** start of MATERIAL PROVIDED **

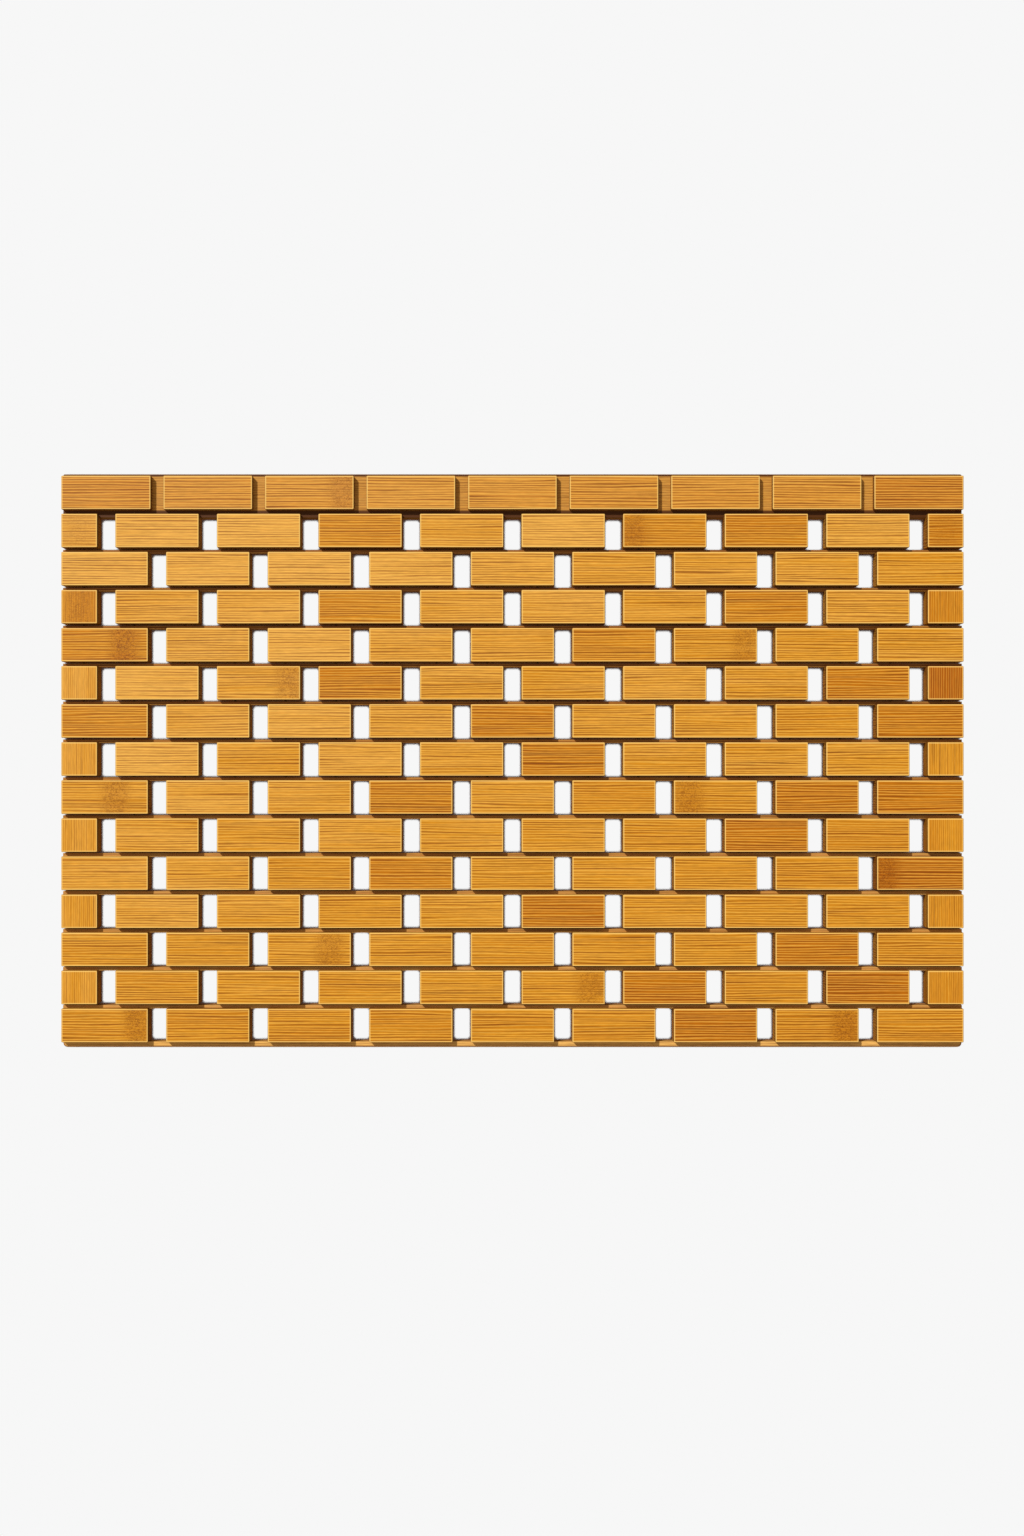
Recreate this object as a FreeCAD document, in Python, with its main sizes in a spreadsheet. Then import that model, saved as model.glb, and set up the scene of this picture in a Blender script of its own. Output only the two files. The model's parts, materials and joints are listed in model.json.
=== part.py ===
import FreeCAD, Part
import os
import Sketcher

# Bamboo bath mat, laid flat: rows of separate blocks in a brick pattern, threaded on cords
# so that the mat can be rolled up row by row.
# Frame: origin at the centre of the underside, +X along the rows, +Y towards the header, +Z up.

os.makedirs("parts", exist_ok=True)

drivingSizes = [
    ("rowCount", 15),            # rows of blocks, row 1 at the header
    ("columnsPerHalf", 4),       # full blocks on each side of the middle in an even row
    ("matLength", 800.0),        # overall, along X
    ("matWidth", 510.0),         # overall, along Y
    ("blockHeight", 12.0),       # underside to walking face
    ("blockGap", 15.8),          # drain gap between two blocks of a row
    ("endBlockLength", 32.1),    # short block that closes an even row
    ("rowGap", 3.75),            # between the faces of two rows of blocks
    ("headBlockGap", 11.0),      # narrower gap of row 1, closed below by the header board
    ("headBlockWidth", 30.0),    # row 1, as wide as the other rows
    ("headerRim", 2.3),          # header board showing beyond row 1
    ("headerTuck", 3.1),         # header board reaching under row 2
    ("railReach", 5.2),          # end rail showing beyond the last row
    ("lathHeight", 7.0),         # laths, header board and end rail
    ("lathTuck", 0.7),           # lath reaching into the rebate of its own row
    ("hingeSlit", 1.3),          # open slit between a row and the next row's lath
    ("blockCorner", 1.4),        # radius of a block's upright corners
    ("headerCorner", 1.4),       # radius of the header board's two outer corners
    ("railCorner", 3.6),         # radius of the end rail's two outer corners
    ("blockEase", 0.8),          # chamfer round a block's top
    ("boardEase", 1.0),          # chamfer along the outer edge of the header and the rail
    ("cordDiameter", 2.0),
    ("cordClearance", 0.1),      # radial, cord to hole
    ("cordEndGap", 0.3),         # cord end to hinge line
    ("cordAnchor", 20.0),        # depth of the blind cord holes in the header board
]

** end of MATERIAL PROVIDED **

### THE EXERCISE
Set down all of the data above, word for word.

### FULL OUTPUT
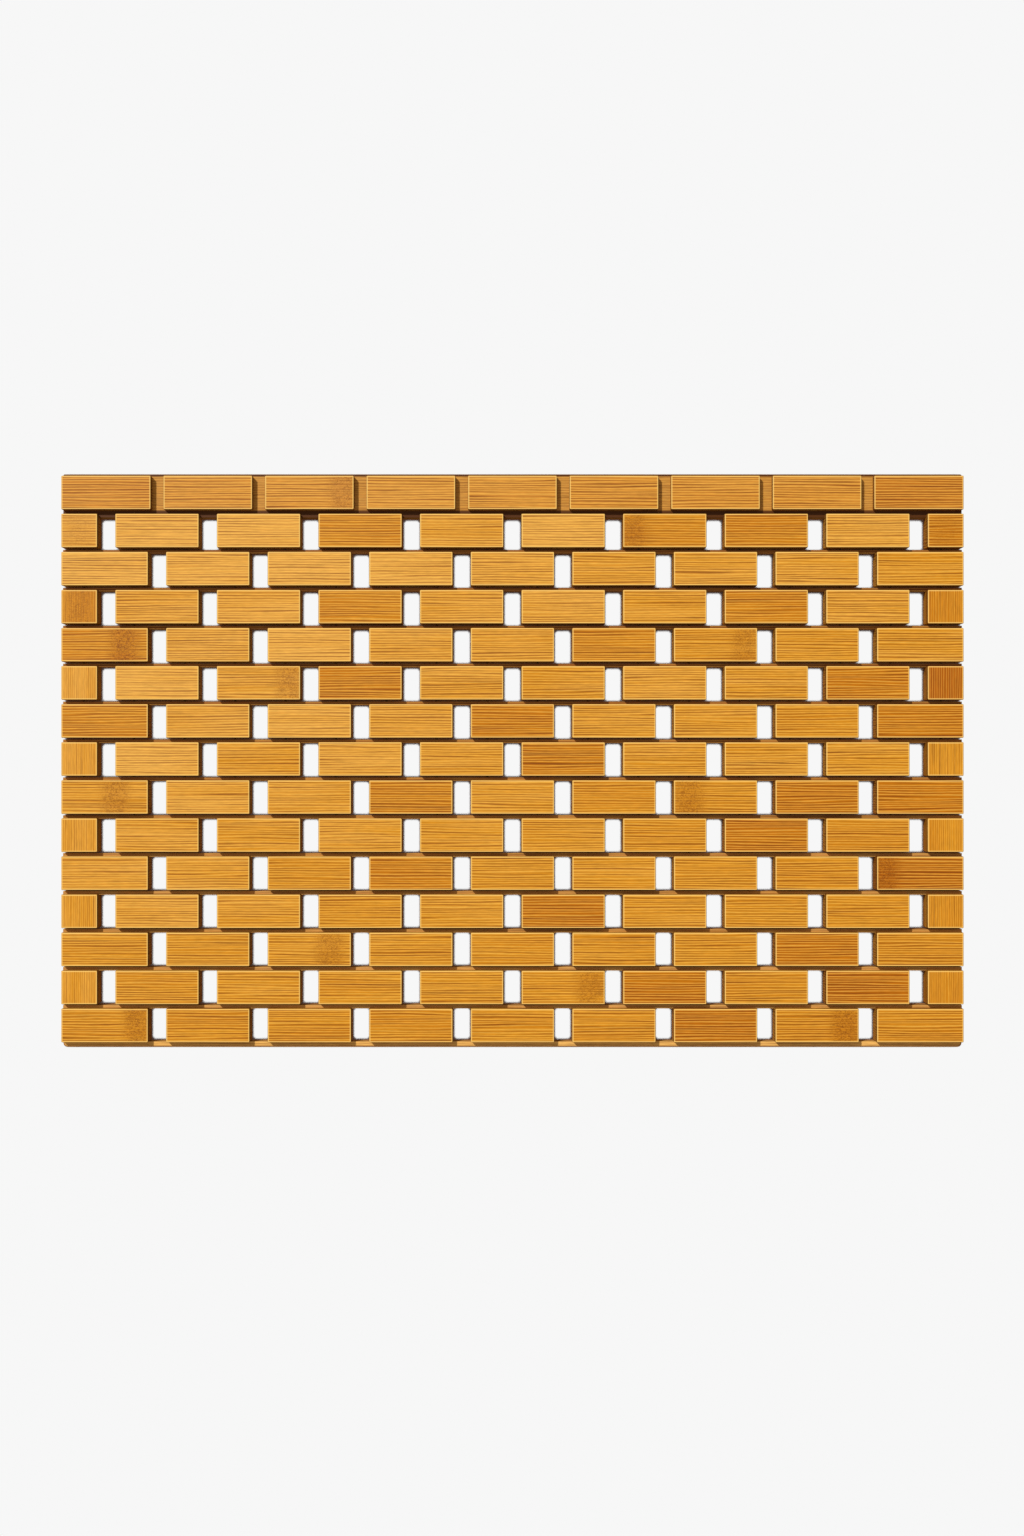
Recreate this object as a FreeCAD document, in Python, with its main sizes in a spreadsheet. Then import that model, saved as model.glb, and set up the scene of this picture in a Blender script of its own. Output only the two files. The model's parts, materials and joints are listed in model.json.
=== part.py ===
import FreeCAD, Part
import os
import Sketcher

# Bamboo bath mat, laid flat: rows of separate blocks in a brick pattern, threaded on cords
# so that the mat can be rolled up row by row.
# Frame: origin at the centre of the underside, +X along the rows, +Y towards the header, +Z up.

os.makedirs("parts", exist_ok=True)

drivingSizes = [
    ("rowCount", 15),            # rows of blocks, row 1 at the header
    ("columnsPerHalf", 4),       # full blocks on each side of the middle in an even row
    ("matLength", 800.0),        # overall, along X
    ("matWidth", 510.0),         # overall, along Y
    ("blockHeight", 12.0),       # underside to walking face
    ("blockGap", 15.8),          # drain gap between two blocks of a row
    ("endBlockLength", 32.1),    # short block that closes an even row
    ("rowGap", 3.75),            # between the faces of two rows of blocks
    ("headBlockGap", 11.0),      # narrower gap of row 1, closed below by the header board
    ("headBlockWidth", 30.0),    # row 1, as wide as the other rows
    ("headerRim", 2.3),          # header board showing beyond row 1
    ("headerTuck", 3.1),         # header board reaching under row 2
    ("railReach", 5.2),          # end rail showing beyond the last row
    ("lathHeight", 7.0),         # laths, header board and end rail
    ("lathTuck", 0.7),           # lath reaching into the rebate of its own row
    ("hingeSlit", 1.3),          # open slit between a row and the next row's lath
    ("blockCorner", 1.4),        # radius of a block's upright corners
    ("headerCorner", 1.4),       # radius of the header board's two outer corners
    ("railCorner", 3.6),         # radius of the end rail's two outer corners
    ("blockEase", 0.8),          # chamfer round a block's top
    ("boardEase", 1.0),          # chamfer along the outer edge of the header and the rail
    ("cordDiameter", 2.0),
    ("cordClearance", 0.1),      # radial, cord to hole
    ("cordEndGap", 0.3),         # cord end to hinge line
    ("cordAnchor", 20.0),        # depth of the blind cord holes in the header board
]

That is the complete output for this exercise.